We’re deep into the 25th anniversary of Pokémon and have an entirely new adventure from Game Freak on the horizon with Pokémon Legends: Arceus coming in January of next year. But before that even releases, The Pokémon Company is releasing remakes to the popular DS games Pokémon Diamond and Pearl.
While we’ve played these games in the past, what should we expect from the remakes for Nintendo Switch? Here’s what we know about the Pokémon Brilliant Diamond and Shining Pearl so far:
Which studio is developing these remakes?
Game Freak is known to work on multiple games at the same time, but in this case, it’s only handing the development of Pokémon Legends: Arceus. In Game Freak’s stead, ILCA is taking the reins in developing these remakes. Never heard of them before? ILCA is best know to Pokémon fans as the creators of Pokémon Home, the current storage and self-trading solution for all of the Pokémon games available on Switch and 3DS. The studio has also worked on Nier: Automata and Replicant, Code Vein, and Dragon Quest XI.
Where do these games take place?
Diamond and Pearl introduced the region of Sinnoh, a landmass based on the Japanese prefecture of Hokkaido. Along a trainer’s journey, they will travel all over the island to collect Gym badges to take on the challenge of the Pokémon League and face the Elite Four, a highly skilled group of Pokémon trainers. The region's defining feature is Mt. Coronet, a mountain range that bisects the island from south to north. Your story begins in Twinleaf Town, where you and a rival receive your first Pokémon. From there, you’ll end up in places like the mining city Oreburgh, the series’ original wintery area surrounding Snowpoint City, Sinnoh’s largest town Jubilife City, and the historic Eterna City.
Which starter Pokémon can I choose from and what should I expect in the Pokédex?
Brilliant Diamond and Shining Pearl features Piplup, Chimchar, and Turtwig as choices for starter Pokémon, the same three as the original Diamond and Pearl releases. Trailers and screenshots have shown a handful of Pokémon to battle against and catch, all of which already exist within Sinnoh’s original Pokédex and National Dex. Monsters shown so far include fan favorites Lucario and Garchomp, along with regional newcomers Kricketune, Shinx, and Starly. Of course, the Dialga and Palkia, the legendary dragons of time and space, are also in the game.
Sinnoh’s original Pokédex included 151 Pokémon, with the post-game National Dex adding even more, including new evolutions of Pokémon from Red and Blue. There’s no telling how many Pokémon we might see in Brilliant Diamond and Shining Pearl with eight generations to pull from.
Why were Diamond and Pearl chosen to be remade?

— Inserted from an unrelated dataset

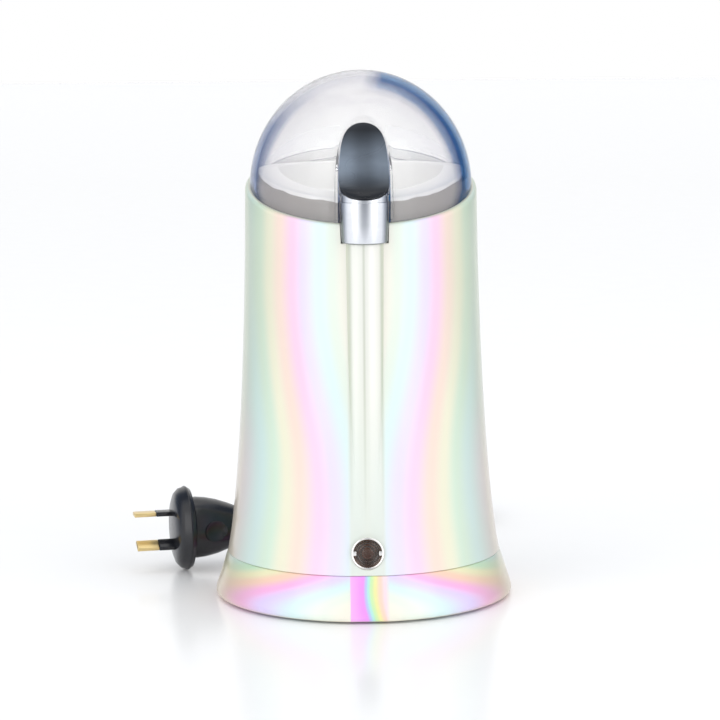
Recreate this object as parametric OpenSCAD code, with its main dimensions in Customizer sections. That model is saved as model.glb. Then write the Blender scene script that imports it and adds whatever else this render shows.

Up to this point, all previous generations of Pokémon have been remade on Nintendo’s handheld consoles. Fire Red and Leaf Green reimagined the original games on Game Boy Advance, Heart Gold and Soul Silver made a big impact on DS, and Omega Ruby and Alpha Sapphire hit 3DS in 2014. Diamond and Pearl have been next in line for a while, and now 7 years after the previous remakes, will finally be in the spotlight again.
Where does Platinum fit in?
We don’t know yet. Pokémon Platinum was the third game of the fourth generation and an upgraded version of Diamond and Pearl. It brought along an expanded Pokedex, new story elements, and a new legendary dragon, Giratina, which is featured on the box art. Given the footage shown at the time of the games’ announcement, only Pokémon from Diamond and Pearl have been revealed.
How different are these remakes from the originals?
Content-wise, that answer is up in the air. Don’t expect the remakes to stray too far off the path of Diamond and Pearl. According to the games’ eShop listing, “the original story and the scale of the Sinnoh region’s towns and routes have been faithfully reproduced.” Visually, both games are getting a graphical facelift. Walking around the routes and towns in Sinnoh aren’t going to look like Pokémon Sword and Shield, instead sticking with the top-down camera that Diamond and Pearl were presented in. Originally, these games were build using 2D sprites and had environments using some 3D assets. In the remakes, however, ILCA opted to keep a similar art style of the classic games and translated everything to polygonal models. Characters in the field are small and have a chibi look, but when in battle, trainers and Pokémon are full-sized, detailed models complete with contemporary attack animations.